══ DATA LINES ══
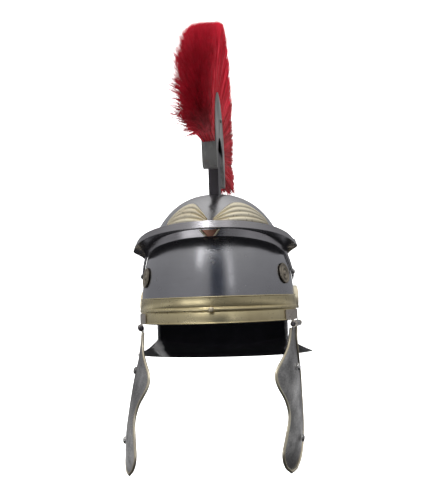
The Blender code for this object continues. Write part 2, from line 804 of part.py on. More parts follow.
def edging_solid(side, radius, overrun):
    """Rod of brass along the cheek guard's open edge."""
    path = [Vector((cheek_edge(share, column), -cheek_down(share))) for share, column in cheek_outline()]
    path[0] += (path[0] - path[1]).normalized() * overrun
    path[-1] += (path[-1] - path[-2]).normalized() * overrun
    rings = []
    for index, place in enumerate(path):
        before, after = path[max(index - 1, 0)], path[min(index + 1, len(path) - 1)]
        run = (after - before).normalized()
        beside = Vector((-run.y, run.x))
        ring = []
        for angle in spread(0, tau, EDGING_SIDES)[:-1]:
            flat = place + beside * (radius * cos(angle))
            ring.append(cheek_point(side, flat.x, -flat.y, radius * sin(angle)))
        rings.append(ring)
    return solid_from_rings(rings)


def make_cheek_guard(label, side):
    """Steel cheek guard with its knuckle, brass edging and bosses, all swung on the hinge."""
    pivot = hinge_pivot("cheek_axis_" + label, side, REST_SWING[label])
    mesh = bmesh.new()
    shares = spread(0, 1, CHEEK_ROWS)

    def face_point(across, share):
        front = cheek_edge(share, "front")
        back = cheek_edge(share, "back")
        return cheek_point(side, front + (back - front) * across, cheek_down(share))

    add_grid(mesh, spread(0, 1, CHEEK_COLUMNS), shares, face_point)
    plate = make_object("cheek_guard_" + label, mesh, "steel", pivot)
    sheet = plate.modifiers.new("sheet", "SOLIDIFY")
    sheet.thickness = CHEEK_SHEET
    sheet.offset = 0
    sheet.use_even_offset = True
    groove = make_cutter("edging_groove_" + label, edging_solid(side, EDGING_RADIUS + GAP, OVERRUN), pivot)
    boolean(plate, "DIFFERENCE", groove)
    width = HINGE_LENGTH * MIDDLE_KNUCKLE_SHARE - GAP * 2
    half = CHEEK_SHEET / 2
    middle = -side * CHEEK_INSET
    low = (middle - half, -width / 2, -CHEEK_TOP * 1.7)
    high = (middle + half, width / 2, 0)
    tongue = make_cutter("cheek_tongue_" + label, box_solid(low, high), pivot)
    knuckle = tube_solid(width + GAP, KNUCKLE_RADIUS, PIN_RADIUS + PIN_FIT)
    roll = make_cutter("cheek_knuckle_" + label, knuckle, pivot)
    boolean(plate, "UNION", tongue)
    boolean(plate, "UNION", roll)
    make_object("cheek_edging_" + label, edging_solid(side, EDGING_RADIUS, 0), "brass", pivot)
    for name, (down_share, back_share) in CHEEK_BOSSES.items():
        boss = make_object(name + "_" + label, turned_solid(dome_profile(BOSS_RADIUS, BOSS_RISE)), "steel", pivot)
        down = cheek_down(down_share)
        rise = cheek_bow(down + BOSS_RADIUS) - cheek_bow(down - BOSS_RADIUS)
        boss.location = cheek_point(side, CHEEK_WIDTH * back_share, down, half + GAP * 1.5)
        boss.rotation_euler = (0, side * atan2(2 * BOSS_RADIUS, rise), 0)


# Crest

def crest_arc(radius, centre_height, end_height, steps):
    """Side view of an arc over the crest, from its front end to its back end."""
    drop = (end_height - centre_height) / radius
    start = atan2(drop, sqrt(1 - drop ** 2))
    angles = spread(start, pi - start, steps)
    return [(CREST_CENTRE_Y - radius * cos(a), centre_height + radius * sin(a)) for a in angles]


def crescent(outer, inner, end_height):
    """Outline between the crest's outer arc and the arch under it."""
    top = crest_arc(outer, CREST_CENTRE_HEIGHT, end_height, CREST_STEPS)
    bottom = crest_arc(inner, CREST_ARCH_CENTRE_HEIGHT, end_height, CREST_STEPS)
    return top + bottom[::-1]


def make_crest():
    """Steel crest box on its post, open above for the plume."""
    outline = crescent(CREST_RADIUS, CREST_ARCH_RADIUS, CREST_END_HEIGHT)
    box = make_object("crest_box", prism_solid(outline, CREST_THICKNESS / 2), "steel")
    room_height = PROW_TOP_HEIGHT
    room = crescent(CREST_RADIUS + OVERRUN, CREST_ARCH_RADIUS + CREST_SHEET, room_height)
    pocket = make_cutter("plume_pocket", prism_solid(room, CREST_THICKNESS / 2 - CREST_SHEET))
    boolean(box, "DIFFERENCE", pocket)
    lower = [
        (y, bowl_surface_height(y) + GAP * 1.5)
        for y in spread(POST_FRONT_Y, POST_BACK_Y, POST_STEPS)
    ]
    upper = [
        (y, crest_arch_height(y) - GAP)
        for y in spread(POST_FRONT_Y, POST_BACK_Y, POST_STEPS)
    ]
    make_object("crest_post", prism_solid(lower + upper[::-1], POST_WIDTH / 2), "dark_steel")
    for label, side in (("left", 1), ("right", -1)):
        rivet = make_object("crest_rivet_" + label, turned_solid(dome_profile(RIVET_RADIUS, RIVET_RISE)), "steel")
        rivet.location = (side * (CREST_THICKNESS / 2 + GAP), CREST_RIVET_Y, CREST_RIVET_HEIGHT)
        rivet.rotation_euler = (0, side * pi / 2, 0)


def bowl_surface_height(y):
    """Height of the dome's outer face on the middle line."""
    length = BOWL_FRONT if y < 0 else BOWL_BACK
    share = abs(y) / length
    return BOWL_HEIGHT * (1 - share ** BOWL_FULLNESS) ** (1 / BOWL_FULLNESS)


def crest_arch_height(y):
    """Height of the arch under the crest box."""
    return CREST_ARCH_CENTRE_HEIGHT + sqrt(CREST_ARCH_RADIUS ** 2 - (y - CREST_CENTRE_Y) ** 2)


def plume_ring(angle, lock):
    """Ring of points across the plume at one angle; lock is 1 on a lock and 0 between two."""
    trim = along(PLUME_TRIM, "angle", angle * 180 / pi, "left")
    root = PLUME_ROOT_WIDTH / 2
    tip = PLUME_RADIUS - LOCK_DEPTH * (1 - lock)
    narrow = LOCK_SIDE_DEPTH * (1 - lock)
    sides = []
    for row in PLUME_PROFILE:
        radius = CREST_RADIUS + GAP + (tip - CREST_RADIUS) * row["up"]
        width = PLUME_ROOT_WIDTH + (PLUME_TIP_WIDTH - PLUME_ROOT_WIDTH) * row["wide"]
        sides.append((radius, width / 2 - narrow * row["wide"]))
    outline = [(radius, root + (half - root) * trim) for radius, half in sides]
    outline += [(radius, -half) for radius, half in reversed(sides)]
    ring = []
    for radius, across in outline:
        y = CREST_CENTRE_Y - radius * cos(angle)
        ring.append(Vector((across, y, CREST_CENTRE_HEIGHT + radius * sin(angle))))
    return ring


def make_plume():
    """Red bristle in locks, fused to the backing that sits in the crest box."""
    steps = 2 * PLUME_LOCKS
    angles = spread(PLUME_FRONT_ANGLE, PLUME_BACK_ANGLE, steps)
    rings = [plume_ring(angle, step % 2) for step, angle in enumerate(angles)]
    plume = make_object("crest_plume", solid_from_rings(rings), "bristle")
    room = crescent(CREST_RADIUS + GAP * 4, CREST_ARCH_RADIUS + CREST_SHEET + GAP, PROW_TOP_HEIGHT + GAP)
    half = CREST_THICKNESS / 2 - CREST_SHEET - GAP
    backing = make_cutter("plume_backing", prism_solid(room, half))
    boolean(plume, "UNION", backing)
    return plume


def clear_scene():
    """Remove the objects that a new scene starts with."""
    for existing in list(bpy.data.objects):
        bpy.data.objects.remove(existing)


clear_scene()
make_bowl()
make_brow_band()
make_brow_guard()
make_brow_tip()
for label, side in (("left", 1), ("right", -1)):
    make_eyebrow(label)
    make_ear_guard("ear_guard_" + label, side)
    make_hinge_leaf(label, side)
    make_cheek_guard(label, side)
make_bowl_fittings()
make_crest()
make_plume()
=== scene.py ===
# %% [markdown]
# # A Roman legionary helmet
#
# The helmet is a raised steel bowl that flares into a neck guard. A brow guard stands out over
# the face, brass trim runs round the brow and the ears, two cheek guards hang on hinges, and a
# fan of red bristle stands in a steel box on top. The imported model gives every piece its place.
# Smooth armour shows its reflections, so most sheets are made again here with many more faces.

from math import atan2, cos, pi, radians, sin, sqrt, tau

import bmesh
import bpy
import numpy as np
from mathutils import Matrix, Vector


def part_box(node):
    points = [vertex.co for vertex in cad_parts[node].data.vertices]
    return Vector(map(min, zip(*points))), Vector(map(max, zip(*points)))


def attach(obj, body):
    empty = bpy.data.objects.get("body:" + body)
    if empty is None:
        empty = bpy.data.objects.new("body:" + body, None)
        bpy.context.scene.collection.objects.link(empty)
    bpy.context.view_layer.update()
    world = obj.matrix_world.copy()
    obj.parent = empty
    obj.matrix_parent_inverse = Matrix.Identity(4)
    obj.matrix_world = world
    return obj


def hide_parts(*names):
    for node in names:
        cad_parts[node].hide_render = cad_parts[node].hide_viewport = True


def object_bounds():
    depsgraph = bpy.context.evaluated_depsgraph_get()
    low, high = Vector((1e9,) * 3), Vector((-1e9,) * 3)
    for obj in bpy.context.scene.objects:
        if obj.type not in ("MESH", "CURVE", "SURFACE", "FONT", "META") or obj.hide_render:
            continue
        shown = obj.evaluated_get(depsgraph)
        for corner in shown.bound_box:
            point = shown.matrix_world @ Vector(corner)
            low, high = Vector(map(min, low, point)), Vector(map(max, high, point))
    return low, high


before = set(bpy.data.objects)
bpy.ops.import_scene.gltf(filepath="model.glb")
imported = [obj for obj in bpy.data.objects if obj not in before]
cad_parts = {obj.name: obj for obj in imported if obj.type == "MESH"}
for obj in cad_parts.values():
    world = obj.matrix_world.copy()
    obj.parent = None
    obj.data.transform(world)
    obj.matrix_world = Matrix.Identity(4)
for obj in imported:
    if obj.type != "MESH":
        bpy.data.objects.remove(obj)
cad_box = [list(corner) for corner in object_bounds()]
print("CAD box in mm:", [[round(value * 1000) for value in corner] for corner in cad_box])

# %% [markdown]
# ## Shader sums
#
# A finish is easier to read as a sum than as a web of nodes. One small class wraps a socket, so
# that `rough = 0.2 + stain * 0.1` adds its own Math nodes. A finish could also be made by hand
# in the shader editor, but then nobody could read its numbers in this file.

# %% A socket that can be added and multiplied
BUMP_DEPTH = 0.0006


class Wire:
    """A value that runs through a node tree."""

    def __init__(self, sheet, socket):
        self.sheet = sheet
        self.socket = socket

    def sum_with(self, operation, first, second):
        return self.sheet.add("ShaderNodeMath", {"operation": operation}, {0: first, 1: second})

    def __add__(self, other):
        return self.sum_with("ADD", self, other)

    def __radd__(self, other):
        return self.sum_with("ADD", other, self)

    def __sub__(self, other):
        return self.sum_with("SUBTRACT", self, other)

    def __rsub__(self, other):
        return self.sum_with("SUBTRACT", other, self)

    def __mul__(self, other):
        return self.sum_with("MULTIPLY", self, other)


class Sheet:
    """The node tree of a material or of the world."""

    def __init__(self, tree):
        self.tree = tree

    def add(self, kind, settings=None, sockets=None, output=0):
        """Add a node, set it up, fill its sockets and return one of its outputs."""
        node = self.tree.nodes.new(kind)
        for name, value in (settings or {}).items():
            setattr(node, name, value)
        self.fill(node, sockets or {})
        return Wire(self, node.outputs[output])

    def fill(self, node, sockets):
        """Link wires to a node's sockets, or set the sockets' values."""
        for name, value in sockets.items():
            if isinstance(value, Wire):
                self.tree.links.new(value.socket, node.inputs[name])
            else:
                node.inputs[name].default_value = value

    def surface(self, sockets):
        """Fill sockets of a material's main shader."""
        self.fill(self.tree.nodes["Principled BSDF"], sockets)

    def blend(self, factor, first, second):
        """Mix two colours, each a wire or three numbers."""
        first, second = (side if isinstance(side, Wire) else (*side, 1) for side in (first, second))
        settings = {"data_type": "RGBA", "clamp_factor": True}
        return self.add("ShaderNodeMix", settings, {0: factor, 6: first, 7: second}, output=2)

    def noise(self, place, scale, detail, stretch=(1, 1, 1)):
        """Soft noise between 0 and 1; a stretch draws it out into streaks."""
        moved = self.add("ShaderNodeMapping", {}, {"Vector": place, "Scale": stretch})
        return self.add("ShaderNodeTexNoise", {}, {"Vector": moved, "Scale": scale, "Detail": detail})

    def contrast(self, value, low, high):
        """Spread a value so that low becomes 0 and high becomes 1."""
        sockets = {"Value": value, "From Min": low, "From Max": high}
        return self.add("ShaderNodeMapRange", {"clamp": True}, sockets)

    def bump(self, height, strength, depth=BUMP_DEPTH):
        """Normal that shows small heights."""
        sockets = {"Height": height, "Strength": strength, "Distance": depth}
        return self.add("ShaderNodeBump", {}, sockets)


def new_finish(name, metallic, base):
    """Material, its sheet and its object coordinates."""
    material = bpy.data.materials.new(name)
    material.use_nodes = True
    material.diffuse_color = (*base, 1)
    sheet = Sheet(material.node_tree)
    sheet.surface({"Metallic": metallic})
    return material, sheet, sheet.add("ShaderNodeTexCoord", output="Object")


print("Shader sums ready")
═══
WHAT TO WORK ON
Extract exactly and only these lines: the line containing "make_hinge_leaf(label, side)", the line containing "# Smooth armour", and every line between them.

PROBLEM SOLUTION
    make_hinge_leaf(label, side)
    make_cheek_guard(label, side)
make_bowl_fittings()
make_crest()
make_plume()
=== scene.py ===
# %% [markdown]
# # A Roman legionary helmet
#
# The helmet is a raised steel bowl that flares into a neck guard. A brow guard stands out over
# the face, brass trim runs round the brow and the ears, two cheek guards hang on hinges, and a
# fan of red bristle stands in a steel box on top. The imported model gives every piece its place.
# Smooth armour shows its reflections, so most sheets are made again here with many more faces.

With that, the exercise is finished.